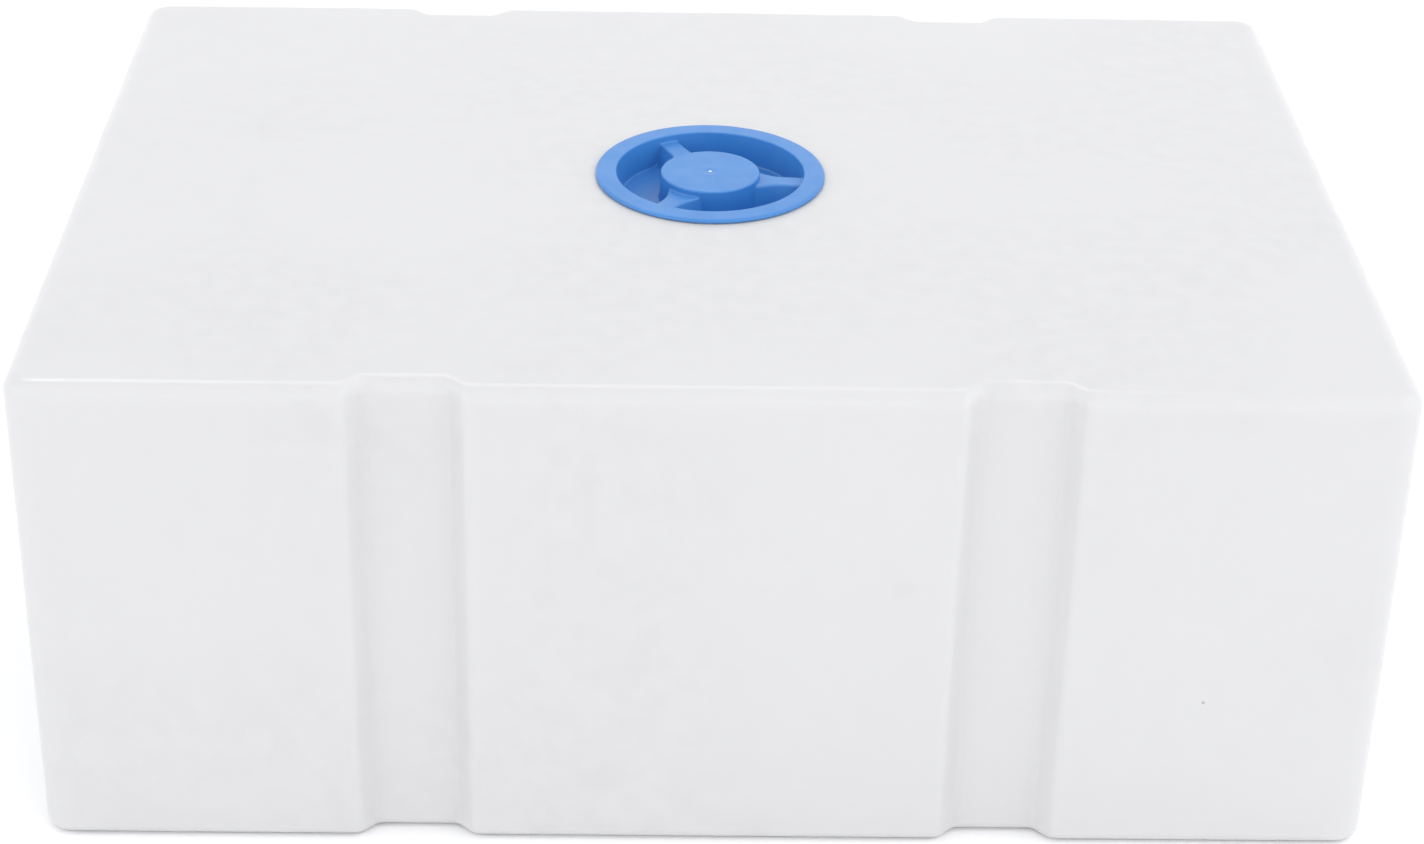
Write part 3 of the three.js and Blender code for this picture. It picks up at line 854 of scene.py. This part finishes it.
def washer_shape(name):
    low, high = box_mm(name + "_washer")
    outer = (high[1] - low[1]) / 2
    inner = outer - 3.2
    bottom = INSERT_FACE + GAP
    top = bottom + WASHER_THICKNESS
    corners = [(inner, bottom, 0.5), (outer, bottom, 0.7), (outer, top, 0.7), (inner, top, 0.5)]
    return loft(turned(rounded(corners), small_angles()), closed=True)


def plug_shape(name, pipe):
    """A hexagon head with a turned chamfer and a dished top, over a hollow threaded spigot."""
    angles = small_angles()
    low, high = box_mm(name + "_plug")
    across = high[1] - low[1]
    head_top = np.abs([low[0], high[0]]).max() - HALF_LENGTH
    seat = INSERT_FACE + GAP + WASHER_THICKNESS + GAP
    thread = pipe_thread(pipe)
    core = thread["core"]
    end = INSERT_FACE - SPIGOT_LENGTH
    hollow = core - PLUG_WALL
    sides = hexagon(across, angles, rounding=0.5)
    crown = across / 2 - 0.6
    chamfer = np.maximum(sides - crown, 0) * math.tan(math.radians(30))
    dish = 0.62 * crown
    rings = turned([(1.5, head_top - DISH_DEPTH), (dish - 3, head_top - DISH_DEPTH)], angles)
    face = [
        (dish - 2.4, head_top - DISH_DEPTH, 0),
        (dish - 1, head_top - DISH_DEPTH, 0.9),
        (dish, head_top, 0.7),
        (crown - 1, head_top, 0),
    ]
    rings += turned(rounded(face, closed=False), angles)
    rings.append(ring(np.minimum(sides, crown), head_top, angles))
    edge = 0.35
    for bend in bends():
        inset = edge * (1 - math.sin(bend))
        drop = chamfer + 0.15 + edge * (1 - math.cos(bend))
        rings.append(ring(np.minimum(sides - inset, crown + sides - sides.min()), head_top - drop, angles))
    for height in (head_top - 4, seat + 0.9):
        rings.append(ring(sides, np.minimum(head_top - chamfer - 0.6, height), angles))
    rings.append(ring(sides, seat + 0.5, angles))
    rings.append(ring(sides - 0.15, seat + 0.15, angles))
    rings.append(ring(sides - 0.5, seat, angles))
    root = [(core + 1.5, seat, 0), (core, seat, 0.4), (core, seat - 0.8, 0)]
    rings += turned(rounded(root, closed=False), angles)
    pitch = pipe["pitch"]
    heights = np.arange(seat - 0.9, end + 0.9, -pitch / THREAD_RINGS)
    rings += threaded(
        heights,
        core,
        thread["crest"] - core,
        angles,
        pitch=pitch,
        start=thread["start"],
        turns=MALE_TURNS,
        halves=[share * pitch for share in THREAD_SHARES],
        leadin=0.15,
    )
    roof = seat - 1
    tip = [(core, end + 0.88, 0), (core - 0.8, end, 0.3), (hollow, end, 0.5)]
    tip += [(hollow, roof, 0.8), (2, roof, 0)]
    rings += turned(rounded(tip, closed=False), angles)
    return loft(rings)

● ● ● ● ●

#### [The problem]
From the very first line of the data through the line with "loft(turned(rounded(corners), small_angles()), closed=True)" in it, please reproduce each line exactly and output nothing more.

#### [The solution]
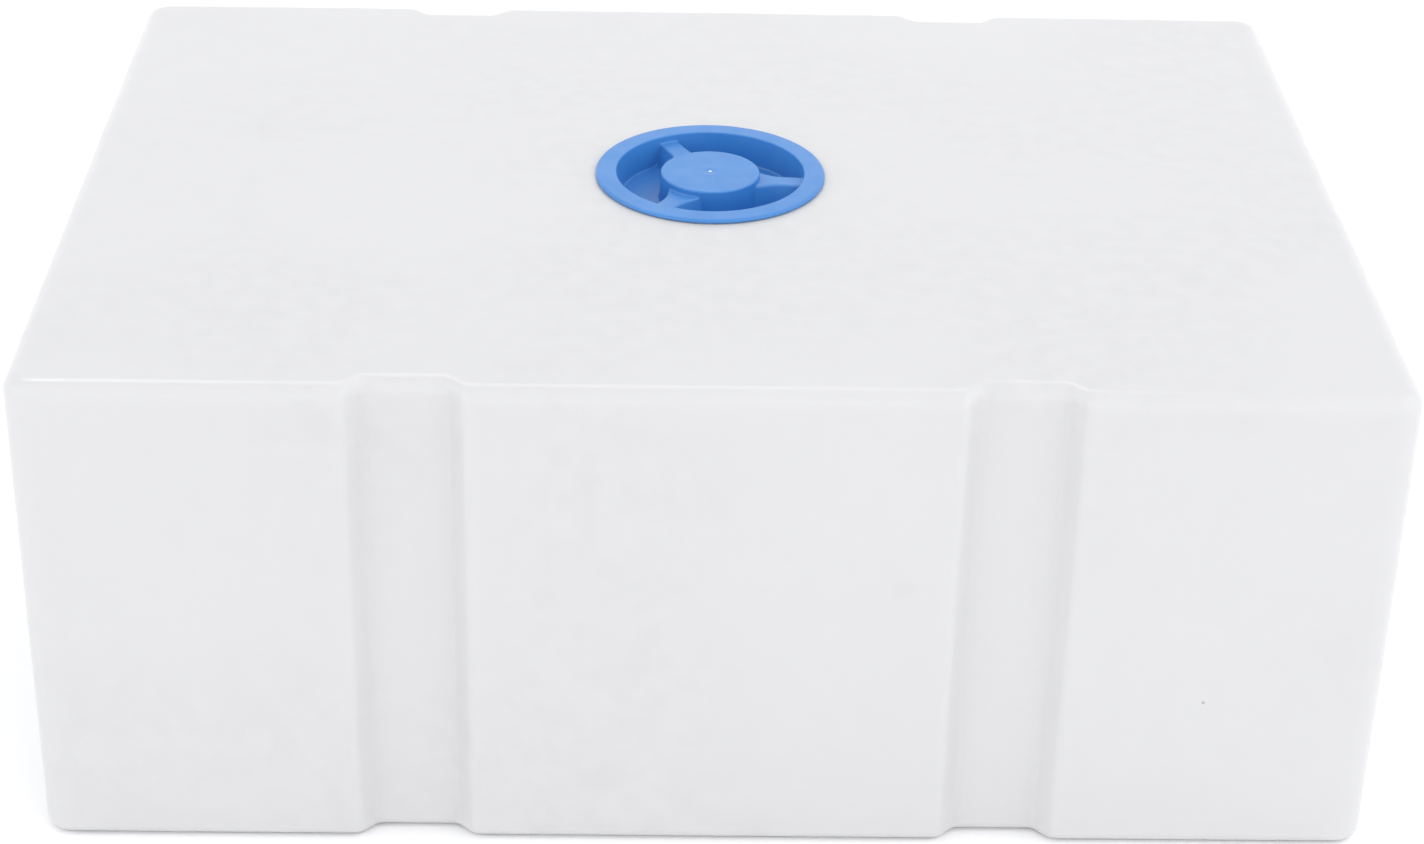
Write part 3 of the three.js and Blender code for this picture. It picks up at line 854 of scene.py. This part finishes it.
def washer_shape(name):
    low, high = box_mm(name + "_washer")
    outer = (high[1] - low[1]) / 2
    inner = outer - 3.2
    bottom = INSERT_FACE + GAP
    top = bottom + WASHER_THICKNESS
    corners = [(inner, bottom, 0.5), (outer, bottom, 0.7), (outer, top, 0.7), (inner, top, 0.5)]
    return loft(turned(rounded(corners), small_angles()), closed=True)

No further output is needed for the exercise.